(Rows from a 3D modeling dataset)
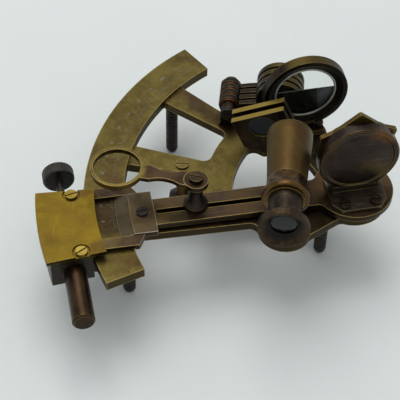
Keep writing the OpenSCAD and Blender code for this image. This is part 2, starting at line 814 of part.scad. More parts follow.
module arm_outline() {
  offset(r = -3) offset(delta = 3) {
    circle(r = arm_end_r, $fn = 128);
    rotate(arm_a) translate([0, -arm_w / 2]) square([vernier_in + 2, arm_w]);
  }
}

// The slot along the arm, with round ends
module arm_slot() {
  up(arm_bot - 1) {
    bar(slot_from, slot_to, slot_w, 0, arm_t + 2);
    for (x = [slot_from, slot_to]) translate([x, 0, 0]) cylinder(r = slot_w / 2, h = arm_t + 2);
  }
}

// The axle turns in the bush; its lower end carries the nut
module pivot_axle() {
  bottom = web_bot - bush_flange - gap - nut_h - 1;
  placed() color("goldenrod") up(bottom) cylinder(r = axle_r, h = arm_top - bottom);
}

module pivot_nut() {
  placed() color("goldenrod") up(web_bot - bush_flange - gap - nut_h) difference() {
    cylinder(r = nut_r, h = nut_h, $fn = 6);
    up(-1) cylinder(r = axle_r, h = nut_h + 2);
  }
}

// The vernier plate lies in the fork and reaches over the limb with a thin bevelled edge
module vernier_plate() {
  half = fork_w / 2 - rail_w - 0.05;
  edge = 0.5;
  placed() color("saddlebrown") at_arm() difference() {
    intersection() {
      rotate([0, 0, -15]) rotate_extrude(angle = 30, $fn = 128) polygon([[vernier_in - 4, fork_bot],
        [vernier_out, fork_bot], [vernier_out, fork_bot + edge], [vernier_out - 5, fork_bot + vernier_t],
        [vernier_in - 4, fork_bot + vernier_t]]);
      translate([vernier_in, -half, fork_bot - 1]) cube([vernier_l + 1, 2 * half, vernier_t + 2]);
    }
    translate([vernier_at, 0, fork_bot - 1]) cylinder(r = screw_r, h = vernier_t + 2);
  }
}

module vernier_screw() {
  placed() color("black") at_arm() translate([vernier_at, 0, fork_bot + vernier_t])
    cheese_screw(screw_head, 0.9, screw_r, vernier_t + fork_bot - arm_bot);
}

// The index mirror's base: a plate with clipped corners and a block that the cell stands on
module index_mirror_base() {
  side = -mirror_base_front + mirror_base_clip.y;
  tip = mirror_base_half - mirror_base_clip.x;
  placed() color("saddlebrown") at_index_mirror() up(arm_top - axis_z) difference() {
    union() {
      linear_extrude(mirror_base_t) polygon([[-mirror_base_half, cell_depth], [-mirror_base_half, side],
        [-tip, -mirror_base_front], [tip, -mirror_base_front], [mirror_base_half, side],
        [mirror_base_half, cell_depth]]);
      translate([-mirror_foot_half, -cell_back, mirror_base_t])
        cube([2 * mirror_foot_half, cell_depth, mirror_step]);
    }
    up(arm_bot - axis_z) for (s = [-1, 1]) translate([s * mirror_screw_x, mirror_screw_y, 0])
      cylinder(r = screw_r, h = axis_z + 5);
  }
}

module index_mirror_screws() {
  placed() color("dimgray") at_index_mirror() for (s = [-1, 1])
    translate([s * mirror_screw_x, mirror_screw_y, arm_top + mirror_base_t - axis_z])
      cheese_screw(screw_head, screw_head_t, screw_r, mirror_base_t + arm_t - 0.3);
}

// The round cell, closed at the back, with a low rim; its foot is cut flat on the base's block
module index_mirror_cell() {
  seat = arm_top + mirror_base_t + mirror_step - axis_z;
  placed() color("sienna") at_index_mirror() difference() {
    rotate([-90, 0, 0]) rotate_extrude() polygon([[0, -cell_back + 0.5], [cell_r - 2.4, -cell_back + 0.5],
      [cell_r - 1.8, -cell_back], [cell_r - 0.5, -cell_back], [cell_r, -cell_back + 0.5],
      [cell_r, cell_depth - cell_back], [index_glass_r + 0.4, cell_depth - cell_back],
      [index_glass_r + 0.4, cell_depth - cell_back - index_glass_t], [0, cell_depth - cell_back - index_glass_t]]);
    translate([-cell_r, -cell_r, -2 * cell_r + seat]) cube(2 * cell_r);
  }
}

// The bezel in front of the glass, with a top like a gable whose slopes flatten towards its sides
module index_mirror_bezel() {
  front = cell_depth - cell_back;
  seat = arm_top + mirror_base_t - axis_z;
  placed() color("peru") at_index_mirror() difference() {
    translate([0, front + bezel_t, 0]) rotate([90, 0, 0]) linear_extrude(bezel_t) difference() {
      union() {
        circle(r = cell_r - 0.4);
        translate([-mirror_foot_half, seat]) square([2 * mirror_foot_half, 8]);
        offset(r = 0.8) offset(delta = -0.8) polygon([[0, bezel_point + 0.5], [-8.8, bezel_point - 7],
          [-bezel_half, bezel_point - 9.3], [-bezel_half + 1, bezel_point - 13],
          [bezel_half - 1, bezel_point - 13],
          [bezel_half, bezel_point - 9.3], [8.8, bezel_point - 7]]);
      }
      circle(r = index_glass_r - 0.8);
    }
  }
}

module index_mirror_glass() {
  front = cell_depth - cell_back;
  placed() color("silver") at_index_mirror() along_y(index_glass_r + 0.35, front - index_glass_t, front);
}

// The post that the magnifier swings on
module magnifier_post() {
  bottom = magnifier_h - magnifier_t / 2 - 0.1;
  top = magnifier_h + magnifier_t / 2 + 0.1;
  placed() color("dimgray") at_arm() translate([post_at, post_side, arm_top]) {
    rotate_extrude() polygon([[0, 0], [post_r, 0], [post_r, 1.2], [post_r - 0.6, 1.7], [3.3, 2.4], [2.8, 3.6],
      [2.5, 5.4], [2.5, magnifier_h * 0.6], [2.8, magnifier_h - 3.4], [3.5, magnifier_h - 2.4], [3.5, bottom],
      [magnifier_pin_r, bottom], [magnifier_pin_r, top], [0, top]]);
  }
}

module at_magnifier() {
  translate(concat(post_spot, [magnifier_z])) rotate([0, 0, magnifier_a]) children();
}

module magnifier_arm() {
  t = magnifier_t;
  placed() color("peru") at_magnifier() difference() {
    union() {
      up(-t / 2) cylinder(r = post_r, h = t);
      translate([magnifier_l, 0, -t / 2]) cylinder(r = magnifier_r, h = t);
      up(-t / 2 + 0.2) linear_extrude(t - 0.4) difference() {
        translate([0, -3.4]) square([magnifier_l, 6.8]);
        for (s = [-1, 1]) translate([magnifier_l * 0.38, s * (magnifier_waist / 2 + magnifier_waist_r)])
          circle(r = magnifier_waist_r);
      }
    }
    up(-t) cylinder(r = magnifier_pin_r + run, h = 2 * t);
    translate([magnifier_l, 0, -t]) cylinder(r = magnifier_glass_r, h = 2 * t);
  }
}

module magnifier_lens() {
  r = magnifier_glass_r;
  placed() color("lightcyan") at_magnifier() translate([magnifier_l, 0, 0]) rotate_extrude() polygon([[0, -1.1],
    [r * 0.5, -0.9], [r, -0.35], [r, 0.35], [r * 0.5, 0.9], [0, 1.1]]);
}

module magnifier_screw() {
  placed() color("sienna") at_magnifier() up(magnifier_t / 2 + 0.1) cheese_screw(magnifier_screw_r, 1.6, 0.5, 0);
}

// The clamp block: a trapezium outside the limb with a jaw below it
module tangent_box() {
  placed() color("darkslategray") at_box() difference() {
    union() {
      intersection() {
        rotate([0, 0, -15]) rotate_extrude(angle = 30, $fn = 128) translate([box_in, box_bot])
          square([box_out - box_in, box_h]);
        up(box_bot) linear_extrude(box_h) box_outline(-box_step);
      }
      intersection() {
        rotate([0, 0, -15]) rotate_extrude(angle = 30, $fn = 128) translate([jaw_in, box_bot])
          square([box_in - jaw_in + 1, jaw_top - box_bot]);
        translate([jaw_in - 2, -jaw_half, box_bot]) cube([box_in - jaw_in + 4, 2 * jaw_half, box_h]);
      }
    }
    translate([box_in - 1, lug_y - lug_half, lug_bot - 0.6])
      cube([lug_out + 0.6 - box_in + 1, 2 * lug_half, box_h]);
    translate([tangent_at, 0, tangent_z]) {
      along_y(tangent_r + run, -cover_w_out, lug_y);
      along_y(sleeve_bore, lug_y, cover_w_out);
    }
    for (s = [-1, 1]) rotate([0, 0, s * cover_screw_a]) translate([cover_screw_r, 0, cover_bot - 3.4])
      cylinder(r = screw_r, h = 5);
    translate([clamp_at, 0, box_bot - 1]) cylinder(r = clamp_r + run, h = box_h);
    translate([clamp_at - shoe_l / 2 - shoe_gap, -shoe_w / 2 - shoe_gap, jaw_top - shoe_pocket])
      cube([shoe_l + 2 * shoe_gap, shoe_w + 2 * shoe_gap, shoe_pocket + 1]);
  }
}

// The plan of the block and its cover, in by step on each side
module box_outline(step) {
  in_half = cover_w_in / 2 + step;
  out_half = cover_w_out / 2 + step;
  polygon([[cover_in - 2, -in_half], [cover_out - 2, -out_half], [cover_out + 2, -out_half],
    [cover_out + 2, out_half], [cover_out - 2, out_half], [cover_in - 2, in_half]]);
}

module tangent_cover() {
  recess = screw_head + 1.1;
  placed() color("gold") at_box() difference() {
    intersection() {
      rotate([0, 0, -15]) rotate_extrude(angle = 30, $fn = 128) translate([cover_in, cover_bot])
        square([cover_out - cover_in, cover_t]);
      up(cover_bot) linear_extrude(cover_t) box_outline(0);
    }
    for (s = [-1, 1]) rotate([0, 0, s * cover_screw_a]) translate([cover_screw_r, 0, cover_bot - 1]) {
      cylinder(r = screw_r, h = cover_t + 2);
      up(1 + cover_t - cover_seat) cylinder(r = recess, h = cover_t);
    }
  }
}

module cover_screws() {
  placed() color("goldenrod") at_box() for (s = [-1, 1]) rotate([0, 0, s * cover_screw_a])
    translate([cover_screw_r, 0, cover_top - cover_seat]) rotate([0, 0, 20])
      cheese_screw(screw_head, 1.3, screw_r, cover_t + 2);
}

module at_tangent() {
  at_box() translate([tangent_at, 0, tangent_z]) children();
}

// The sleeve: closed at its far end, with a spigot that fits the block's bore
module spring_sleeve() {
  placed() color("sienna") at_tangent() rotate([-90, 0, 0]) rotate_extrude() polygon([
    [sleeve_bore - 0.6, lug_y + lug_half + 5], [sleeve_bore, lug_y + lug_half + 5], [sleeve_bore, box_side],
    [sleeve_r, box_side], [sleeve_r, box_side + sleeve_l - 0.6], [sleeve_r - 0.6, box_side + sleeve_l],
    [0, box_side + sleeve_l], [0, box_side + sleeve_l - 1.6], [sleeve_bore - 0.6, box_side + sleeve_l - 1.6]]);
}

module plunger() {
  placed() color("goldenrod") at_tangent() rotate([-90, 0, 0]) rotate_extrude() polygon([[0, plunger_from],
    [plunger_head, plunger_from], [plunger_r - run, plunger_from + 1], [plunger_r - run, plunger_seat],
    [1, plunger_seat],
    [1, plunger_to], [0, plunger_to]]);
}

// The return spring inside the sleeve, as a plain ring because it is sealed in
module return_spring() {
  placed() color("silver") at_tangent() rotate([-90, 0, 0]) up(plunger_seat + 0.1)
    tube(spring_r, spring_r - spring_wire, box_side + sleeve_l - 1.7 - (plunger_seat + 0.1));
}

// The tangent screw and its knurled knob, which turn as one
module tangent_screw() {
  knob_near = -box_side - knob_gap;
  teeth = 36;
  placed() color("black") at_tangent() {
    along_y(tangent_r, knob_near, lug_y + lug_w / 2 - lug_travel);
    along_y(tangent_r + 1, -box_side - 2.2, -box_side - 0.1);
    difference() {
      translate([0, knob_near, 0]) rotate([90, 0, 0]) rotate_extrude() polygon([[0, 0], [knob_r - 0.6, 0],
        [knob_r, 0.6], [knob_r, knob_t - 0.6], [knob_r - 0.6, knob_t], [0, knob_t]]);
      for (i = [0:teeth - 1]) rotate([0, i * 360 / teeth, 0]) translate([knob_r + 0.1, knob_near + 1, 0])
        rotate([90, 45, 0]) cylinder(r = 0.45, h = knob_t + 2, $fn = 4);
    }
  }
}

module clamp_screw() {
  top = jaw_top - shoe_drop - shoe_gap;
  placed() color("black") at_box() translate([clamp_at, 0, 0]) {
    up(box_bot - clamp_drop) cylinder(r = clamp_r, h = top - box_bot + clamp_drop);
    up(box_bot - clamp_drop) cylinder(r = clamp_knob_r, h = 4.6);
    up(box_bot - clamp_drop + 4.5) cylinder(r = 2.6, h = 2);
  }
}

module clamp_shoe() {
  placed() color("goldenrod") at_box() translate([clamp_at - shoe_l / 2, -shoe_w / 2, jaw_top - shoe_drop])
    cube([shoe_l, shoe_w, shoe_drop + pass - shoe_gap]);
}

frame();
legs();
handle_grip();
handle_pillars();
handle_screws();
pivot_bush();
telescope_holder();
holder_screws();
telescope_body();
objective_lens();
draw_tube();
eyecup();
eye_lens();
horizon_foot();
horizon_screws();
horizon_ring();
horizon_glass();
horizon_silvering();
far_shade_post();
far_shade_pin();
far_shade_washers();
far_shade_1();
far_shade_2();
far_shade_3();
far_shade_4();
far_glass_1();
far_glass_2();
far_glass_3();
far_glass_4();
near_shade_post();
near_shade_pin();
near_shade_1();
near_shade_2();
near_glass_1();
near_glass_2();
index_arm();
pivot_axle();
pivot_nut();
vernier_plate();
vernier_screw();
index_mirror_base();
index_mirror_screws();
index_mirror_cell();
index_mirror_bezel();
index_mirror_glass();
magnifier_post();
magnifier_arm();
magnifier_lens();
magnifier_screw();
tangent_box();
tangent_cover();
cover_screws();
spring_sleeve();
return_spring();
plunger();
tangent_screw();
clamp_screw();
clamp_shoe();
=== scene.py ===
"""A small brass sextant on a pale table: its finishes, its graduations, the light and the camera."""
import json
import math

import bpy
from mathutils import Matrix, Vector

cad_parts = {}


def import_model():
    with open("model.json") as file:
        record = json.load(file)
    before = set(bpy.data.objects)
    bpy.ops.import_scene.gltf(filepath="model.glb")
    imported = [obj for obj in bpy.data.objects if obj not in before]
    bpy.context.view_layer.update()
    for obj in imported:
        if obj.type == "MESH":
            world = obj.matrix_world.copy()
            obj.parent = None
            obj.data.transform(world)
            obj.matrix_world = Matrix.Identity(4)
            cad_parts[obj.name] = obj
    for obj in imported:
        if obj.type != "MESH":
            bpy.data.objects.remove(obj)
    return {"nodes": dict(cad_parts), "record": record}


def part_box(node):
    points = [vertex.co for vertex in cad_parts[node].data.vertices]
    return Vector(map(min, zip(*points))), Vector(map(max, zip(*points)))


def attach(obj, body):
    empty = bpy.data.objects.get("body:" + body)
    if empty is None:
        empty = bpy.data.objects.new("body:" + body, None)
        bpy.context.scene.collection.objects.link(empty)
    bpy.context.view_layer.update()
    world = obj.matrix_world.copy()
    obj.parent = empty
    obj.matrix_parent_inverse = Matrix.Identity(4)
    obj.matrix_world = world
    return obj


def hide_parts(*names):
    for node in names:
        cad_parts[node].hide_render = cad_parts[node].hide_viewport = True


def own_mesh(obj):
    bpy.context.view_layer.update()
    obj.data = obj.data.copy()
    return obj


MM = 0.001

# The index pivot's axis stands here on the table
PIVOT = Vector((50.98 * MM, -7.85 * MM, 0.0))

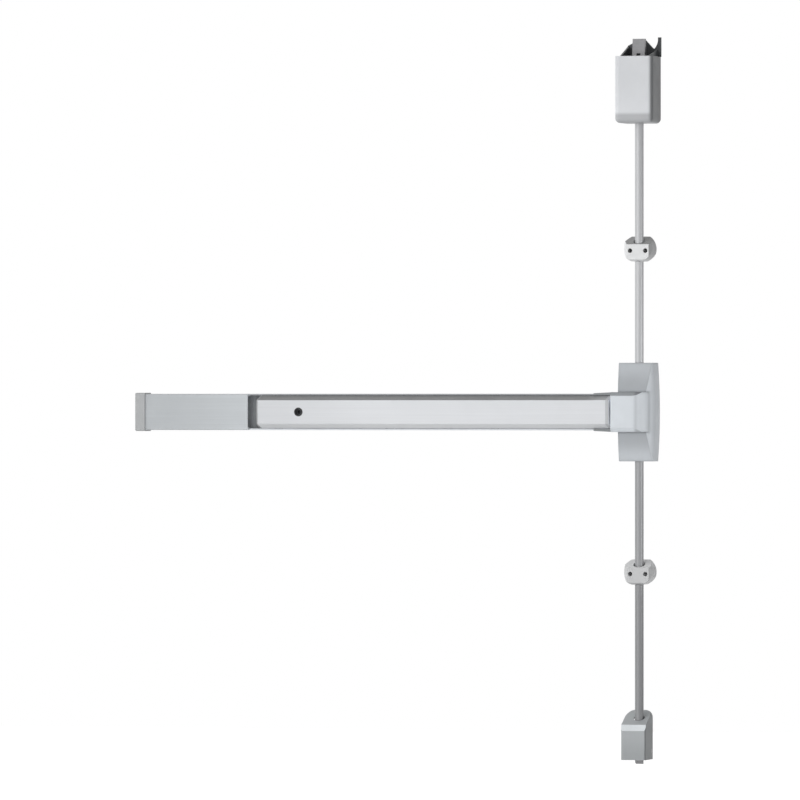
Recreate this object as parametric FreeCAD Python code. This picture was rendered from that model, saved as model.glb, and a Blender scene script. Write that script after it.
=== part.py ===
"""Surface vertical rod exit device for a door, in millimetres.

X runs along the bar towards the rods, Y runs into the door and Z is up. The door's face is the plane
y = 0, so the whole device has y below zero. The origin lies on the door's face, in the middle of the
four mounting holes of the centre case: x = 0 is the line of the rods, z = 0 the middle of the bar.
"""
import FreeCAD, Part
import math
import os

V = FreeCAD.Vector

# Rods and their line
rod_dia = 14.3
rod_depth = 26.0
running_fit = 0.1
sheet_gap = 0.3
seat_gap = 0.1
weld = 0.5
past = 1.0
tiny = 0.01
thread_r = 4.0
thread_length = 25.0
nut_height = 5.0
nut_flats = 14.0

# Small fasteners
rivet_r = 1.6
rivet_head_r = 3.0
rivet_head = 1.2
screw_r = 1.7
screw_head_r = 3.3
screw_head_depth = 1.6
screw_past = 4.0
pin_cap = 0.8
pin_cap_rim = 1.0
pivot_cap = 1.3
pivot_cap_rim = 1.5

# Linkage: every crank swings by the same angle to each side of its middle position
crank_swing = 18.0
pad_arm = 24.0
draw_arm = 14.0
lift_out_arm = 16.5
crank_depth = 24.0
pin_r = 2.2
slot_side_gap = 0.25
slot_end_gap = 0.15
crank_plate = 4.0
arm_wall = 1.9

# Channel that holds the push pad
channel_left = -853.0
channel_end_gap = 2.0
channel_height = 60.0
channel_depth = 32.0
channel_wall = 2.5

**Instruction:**
Beginning with the line containing "obj.matrix_world = world" and ending with the line containing "PIVOT = Vector((50.98 * MM, -7.85 * MM, 0.0))", extract those lines exactly from the listing above, and only those.

**Result:**
    obj.matrix_world = world
    return obj


def hide_parts(*names):
    for node in names:
        cad_parts[node].hide_render = cad_parts[node].hide_viewport = True


def own_mesh(obj):
    bpy.context.view_layer.update()
    obj.data = obj.data.copy()
    return obj


MM = 0.001

# The index pivot's axis stands here on the table
PIVOT = Vector((50.98 * MM, -7.85 * MM, 0.0))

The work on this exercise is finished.